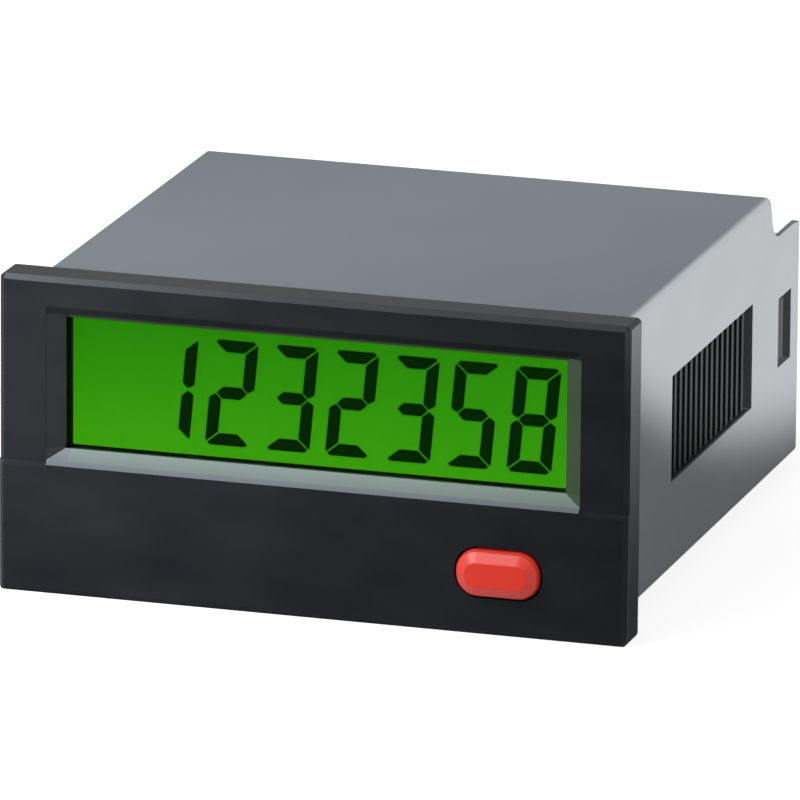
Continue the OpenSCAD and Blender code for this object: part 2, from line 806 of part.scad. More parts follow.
// Welded tabs: one from the top of the cell and one from below it
module battery_tabs() {
    ends = tab_ends();
    top = cell_bottom + cell_h + seat;
    bottom = cell_bottom - seat - tab_t;
    foot = board_bottom - tab_drop;
    color("#b9bcbe") {
        bar_y0 = battery_y - tab_w/2;
        bar_y1 = battery_y + tab_w/2;
        block([ends[0] - tab_t/2, bar_y0, top], [battery_x + tab_reach, bar_y1, top + tab_t]);
        block([ends[0] - tab_t/2, bar_y0, foot], [ends[0] + tab_t/2, bar_y1, top + eps]);
        block([battery_x + tab_reach, bar_y0, bottom], [ends[1] + tab_t/2, bar_y1, bottom + tab_t]);
        block([ends[1] - tab_t/2, bar_y0, foot], [ends[1] + tab_t/2, bar_y1, bottom + eps]);
    }
}

module microcontroller() {
    base = board_top + 0.15;
    pitch = chip_w/(chip_leads + 1);
    color("#1b1c1e")
    translate([chip_x, chip_y, base])
        difference() {
            translate([-chip_w/2, -chip_w/2, 0])
                cube([chip_w, chip_w, chip_t]);
            translate([-chip_w/2 + 1.1, -chip_w/2 + 1.1, chip_t - 0.1])
                cylinder(d = 0.8, h = 1);
        }
    color("#c4c6c8")
    translate([chip_x, chip_y, 0])
        for (turn = [0:90:270], i = [1:chip_leads])
            rotate([0, 0, turn])
                translate([-chip_w/2 + i*pitch - lead_w/2, chip_w/2 - eps, 0]) {
                    translate([0, 0, base + chip_t/3])
                        cube([lead_w, lead_l/2, lead_t]);
                    translate([0, lead_l/2 - lead_t, board_top + seat])
                        cube([lead_w, lead_t, base + chip_t/3 + lead_t - board_top - seat]);
                    translate([0, lead_l/2 - lead_t, board_top + seat])
                        cube([lead_w, lead_l/2 + lead_t, lead_t]);
                }
}

module crystal() {
    color("#bfc2c4")
    translate([chip_x - crystal_l/2, crystal_y, board_top + crystal_d/2 + seat])
        rotate([0, 90, 0])
            cylinder(d = crystal_d, h = crystal_l);
    color("#bfc2c4")
    for (y = [-0.4, 0.4])
        translate([chip_x + crystal_l/2 - eps, crystal_y + y, board_top + crystal_d/2 + seat])
            rotate([0, 90, 0])
                cylinder(d = 0.3, h = 1.6);
}

module filter_capacitors() {
    base_h = 0.8;
    can_r = capacitor_d/2 - 0.1;
    groove = 0.3;
    color("#9aa0a6")
    for (k = [0, 1])
        translate([capacitor_x, capacitor_y - k*capacitor_step, board_top + seat]) {
            translate([-capacitor_d/2, -capacitor_d/2, 0])
                cube([capacitor_d, capacitor_d, base_h]);
            translate([0, 0, base_h - eps])
                rotate_extrude()
                    polygon([[0, 0], [can_r, 0], [can_r, base_h], [can_r - groove, base_h + groove],
                             [can_r, base_h + 2*groove], [can_r, capacitor_h - base_h - groove],
                             [can_r - groove, capacitor_h - base_h], [0, capacitor_h - base_h]]);
        }
}

// Two optocouplers on the underside of the board
module optocouplers() {
    for (k = [0, 1])
        translate([opto_x + k*opto_pitch, opto_y, board_bottom])
        mirror([0, 0, 1]) {
            color("#202224")
            bar(-opto_w/2 + 0.1, opto_w/2 - 0.1)
                polygon([[-opto_l/2 + 1, opto_lift], [opto_l/2 - 1, opto_lift], [opto_l/2 - 0.8, opto_h/2],
                         [opto_l/2 - 1, opto_h], [-opto_l/2 + 1, opto_h], [-opto_l/2 + 0.8, opto_h/2]]);
            color("#c4c6c8")
            for (px = [-1.27, 1.27], side = [-1, 1]) {
                block([px - 0.3, side > 0 ? opto_l/2 - 1.2 : -opto_l/2, opto_h/2 - 0.1],
                      [px + 0.3, side > 0 ? opto_l/2 : -opto_l/2 + 1.2, opto_h/2 + 0.15]);
                block([px - 0.3, side > 0 ? opto_l/2 - 0.25 : -opto_l/2, seat],
                      [px + 0.3, side > 0 ? opto_l/2 : -opto_l/2 + 0.25, opto_h/2]);
            }
        }
}

module chip_resistors() {
    color("#2c2c2e")
    for (col = [0:2], row = [0, 1])
        translate([resistor_x + col*resistor_pitch, resistor_y + row*(resistor_l + resistor_gap),
                   board_bottom - seat - resistor_t])
            cube([resistor_w, resistor_l, resistor_t]);
}

// Moulded body with a cavity, a wire entry and a screw well for each pole
module terminal_block() {
    groove = 0.3;
    cavity_w = cage_w + 0.3;
    cavity_y0 = pole_y - cage_d/2 - clear;
    cavity_y1 = pole_y + cage_d/2 + clear;
    color("#3b4045")
    difference() {
        bar(-block_w/2, block_w/2)
            polygon([[block_front, board_top + seat], [block_back, board_top + seat],
                     [block_back, block_top - 0.9], [block_back - 0.9, block_top],
                     [block_front, block_top]]);
        for (i = [0:poles - 1])
            translate([pole_x(i), 0, 0]) {
                block([-cavity_w/2, cavity_y0, board_top - 1],
                      [cavity_w/2, cavity_y1, cage_bottom + cage_h + 0.2]);
                block([-cavity_w/2 + 0.3, pin_y - 1, board_top - 1],
                      [cavity_w/2 - 0.3, cavity_y0 + eps, tongue_top + 0.3]);
                translate([0, pole_y, cage_bottom])
                    cylinder(d = well_d, h = block_h + 1);
                translate([0, block_back + 1, wire_z])
                    rotate([90, 0, 0])
                        cylinder(d = wire_d, h = block_back + 1 - cavity_y1 + eps);
            }
        for (i = [0:poles])
            translate([(i - poles/2)*pole_pitch, 0, 0]) {
                block([-groove/2, block_back - groove, board_top - 1],
                      [groove/2, block_back + 1, block_top + 1]);
                block([-groove/2, block_front - 1, block_top - groove],
                      [groove/2, block_back + 1, block_top + 1]);
            }
    }
}

// Lift cages that draw the wire up against the tongue
module terminal_cages() {
    color("#b8bbbd")
    for (i = [0:poles - 1])
        translate([pole_x(i), pole_y, cage_bottom])
            difference() {
                translate([-cage_w/2, -cage_d/2, 0])
                    cube([cage_w, cage_d, cage_h]);
                translate([-cage_w/2 + cage_t, -cage_d, cage_t])
                    cube([cage_w - 2*cage_t, 2*cage_d, cage_window_h]);
                cylinder(d = screw_d + 0.1, h = cage_h + 1);
                translate([0, 0, -1])
                    cylinder(d = 0.01 + screw_d*0.4, h = 1.5);
            }
}

module terminal_screws() {
    slot_w = 0.6;
    color("#c6c8c9")
    for (i = [0:poles - 1])
        translate([pole_x(i), pole_y, screw_tip])
            difference() {
                union() {
                    cylinder(d = screw_d, h = screw_l + eps);
                    translate([0, 0, screw_l])
                        cylinder(d = screw_head_d, h = screw_head_h);
                }
                translate([-screw_head_d, -slot_w/2, screw_l + screw_head_h - 0.7])
                    cube([2*screw_head_d, slot_w, 2]);
            }
}

// Solder pins with a tongue that reaches through the cage
module terminal_pins() {
    tongue_w = 2.4;
    color("#b8a15a")
    for (i = [0:poles - 1])
        translate([pole_x(i), 0, 0]) {
            block([-tongue_w/2, pin_y - pin_tail_t/2, tongue_top - tongue_t],
                  [tongue_w/2, pole_y + cage_d/2 - 0.3, tongue_top]);
            block([-tongue_w/2, pin_y - pin_tail_t/2, board_top + 0.6],
                  [tongue_w/2, pin_y + pin_tail_t/2, tongue_top - eps]);
            block([-pin_tail_w/2, pin_y - pin_tail_t/2, board_bottom - pin_length + 1],
                  [pin_tail_w/2, pin_y + pin_tail_t/2, board_top + 0.6 + eps]);
        }
}

// Frame that closes the rear round the terminal block and latches in the side walls
module rear_cover() {
    low = -inner_h/2 + clear;
    high = inner_h/2 - clear;
    arm_low = latch_z - latch_window_h/2 + latch_gap;
    arm_high = latch_z + latch_window_h/2 - latch_gap;
    plate_front = cover_back - cover_t;
    nose_y = latch_y - latch_window_l/2 + latch_gap;
    color("#33383c")
    union() {
        block([-arm_outer, plate_front, low], [arm_outer, cover_back, board_top - 2*clear]);
        block([-arm_outer, beam_front, block_top + clear], [arm_outer, block_front, high]);
        for (side = [-1, 1]) {
            x0 = side > 0 ? arm_inner : -arm_outer;
            x1 = side > 0 ? arm_outer : -arm_inner;
            block([x0, plate_front, low], [x1, cover_back, arm_high]);
            block([x0, beam_front, arm_low], [x1, cover_back, arm_high]);
            block([x0, beam_front, arm_low], [x1, block_front, high]);
            layer(arm_low + latch_gap, arm_high - latch_gap)
                polygon([[side*(arm_outer - eps), nose_y], [side*(arm_outer + 0.15), nose_y],
                         [side*(arm_outer + nose_reach), nose_y + nose_l*0.8],
                         [side*(arm_outer + nose_reach), nose_y + nose_l],
                         [side*(arm_outer - eps), nose_y + nose_l]]);
        }
        for (x = [-1, 0, 1])
            block([x*block_w/3 - 0.5, plate_front - 2, low], [x*block_w/3 + 0.5, plate_front + eps, low + 2]);
    }
}

front_bezel();
display_window();
display_gasket();
lcd_front_glass();
lcd_segments();
lcd_rear_glass();
light_guide();
backlight_leds();
contact_strip();
display_board();
reset_button();
switch_body();
switch_plunger();
board_connector();
housing();
main_board();
battery_cell();
battery_tabs();
microcontroller();
crystal();
filter_capacitors();
optocouplers();
chip_resistors();
terminal_block();
terminal_cages();
terminal_screws();
terminal_pins();
rear_cover();
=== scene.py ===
"""Dresses the panel counter: finishes for every moulding, glass, board and metal piece, the
solder under the main board, and a pale studio seen from the photograph's angle."""

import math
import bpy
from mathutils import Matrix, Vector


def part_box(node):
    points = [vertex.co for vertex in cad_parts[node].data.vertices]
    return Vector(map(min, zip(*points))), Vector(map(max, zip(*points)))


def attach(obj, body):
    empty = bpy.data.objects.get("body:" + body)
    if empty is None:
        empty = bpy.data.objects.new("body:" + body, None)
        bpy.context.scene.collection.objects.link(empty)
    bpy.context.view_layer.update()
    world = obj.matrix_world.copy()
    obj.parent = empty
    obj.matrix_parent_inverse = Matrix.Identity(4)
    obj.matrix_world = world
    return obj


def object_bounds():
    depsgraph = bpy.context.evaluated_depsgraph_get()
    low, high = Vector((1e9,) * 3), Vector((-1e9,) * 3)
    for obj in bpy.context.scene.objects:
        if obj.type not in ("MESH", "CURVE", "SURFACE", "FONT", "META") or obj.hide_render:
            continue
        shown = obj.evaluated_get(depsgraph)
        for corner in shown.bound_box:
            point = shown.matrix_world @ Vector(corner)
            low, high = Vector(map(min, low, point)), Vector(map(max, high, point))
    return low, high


bl_info = {
    "name": "Panel counter finishes",
    "version": (1, 0, 0),
    "blender": (4, 5, 0),
    "location": "View3D > Sidebar > Counter",
    "description": "Finishes, solder and studio for a small panel counter with a lit display",
    "category": "Object",
}

import bpy
import numpy as np
from bpy.props import FloatProperty, FloatVectorProperty, PointerProperty
from mathutils import Matrix, Vector

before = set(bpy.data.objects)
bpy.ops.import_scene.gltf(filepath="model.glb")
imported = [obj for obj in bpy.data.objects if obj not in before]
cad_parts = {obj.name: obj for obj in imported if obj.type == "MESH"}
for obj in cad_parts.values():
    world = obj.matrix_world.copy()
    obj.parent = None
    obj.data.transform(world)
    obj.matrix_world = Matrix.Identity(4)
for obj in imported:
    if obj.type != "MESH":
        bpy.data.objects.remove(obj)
CAD_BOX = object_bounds()

MM = 0.001
BLACK = (0.0, 0.0, 0.0)
WHITE = (1.0, 1.0, 1.0)

# The camera's film in millimetres, and the photograph's width and focal length in pixels
FILM_WIDTH = 36
PHOTO_WIDTH = 800
FOCAL_LENGTH = 12557


def tone(red, green, blue):
    """A display colour in 0 to 255 as linear light: with c from 0 to 1 it is c / 12.92 for the
    darkest, and ((c + 0.055) / 1.055) to the power 2.4 for the others."""
    parts = np.array([red, green, blue]) / 255.0
    linear = np.where(parts <= 0.04045, parts / 12.92, ((parts + 0.055) / 1.055) ** 2.4)
    return tuple(float(value) for value in linear)


# Values that a user may change

def colour(name, words, value):
    """A colour setting with its name, description and default."""
    return FloatVectorProperty(name=name, description=words, subtype="COLOR", size=3,
                               min=0.0, max=1.0, default=value)


def length(name, words, value, lowest=0.0):
    """A length setting in metres."""
    return FloatProperty(name=name, description=words, unit="LENGTH", subtype="DISTANCE",
                         min=lowest, precision=6, default=value)


def factor(name, words, value, top=1.0):
    """A plain number setting."""
    return FloatProperty(name=name, description=words, min=0.0, max=top, default=value)


def angle(name, words, degrees):
    """An angle setting, given in degrees and kept in radians."""
    return FloatProperty(name=name, description=words, unit="ROTATION", subtype="ANGLE",
                         default=math.radians(degrees))


def power(name, words, watts):
    """The power of a lamp in watts."""
    return FloatProperty(name=name, description=words, unit="POWER", min=0.0, max=100.0,
                         default=watts)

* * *

** Task prompt **
Will you return exactly the lines above from the one with "front_bezel();" down to the one with "bpy.context.view_layer.update()", counting both as part of the range?

** Final result **
front_bezel();
display_window();
display_gasket();
lcd_front_glass();
lcd_segments();
lcd_rear_glass();
light_guide();
backlight_leds();
contact_strip();
display_board();
reset_button();
switch_body();
switch_plunger();
board_connector();
housing();
main_board();
battery_cell();
battery_tabs();
microcontroller();
crystal();
filter_capacitors();
optocouplers();
chip_resistors();
terminal_block();
terminal_cages();
terminal_screws();
terminal_pins();
rear_cover();
=== scene.py ===
"""Dresses the panel counter: finishes for every moulding, glass, board and metal piece, the
solder under the main board, and a pale studio seen from the photograph's angle."""

import math
import bpy
from mathutils import Matrix, Vector


def part_box(node):
    points = [vertex.co for vertex in cad_parts[node].data.vertices]
    return Vector(map(min, zip(*points))), Vector(map(max, zip(*points)))


def attach(obj, body):
    empty = bpy.data.objects.get("body:" + body)
    if empty is None:
        empty = bpy.data.objects.new("body:" + body, None)
        bpy.context.scene.collection.objects.link(empty)
    bpy.context.view_layer.update()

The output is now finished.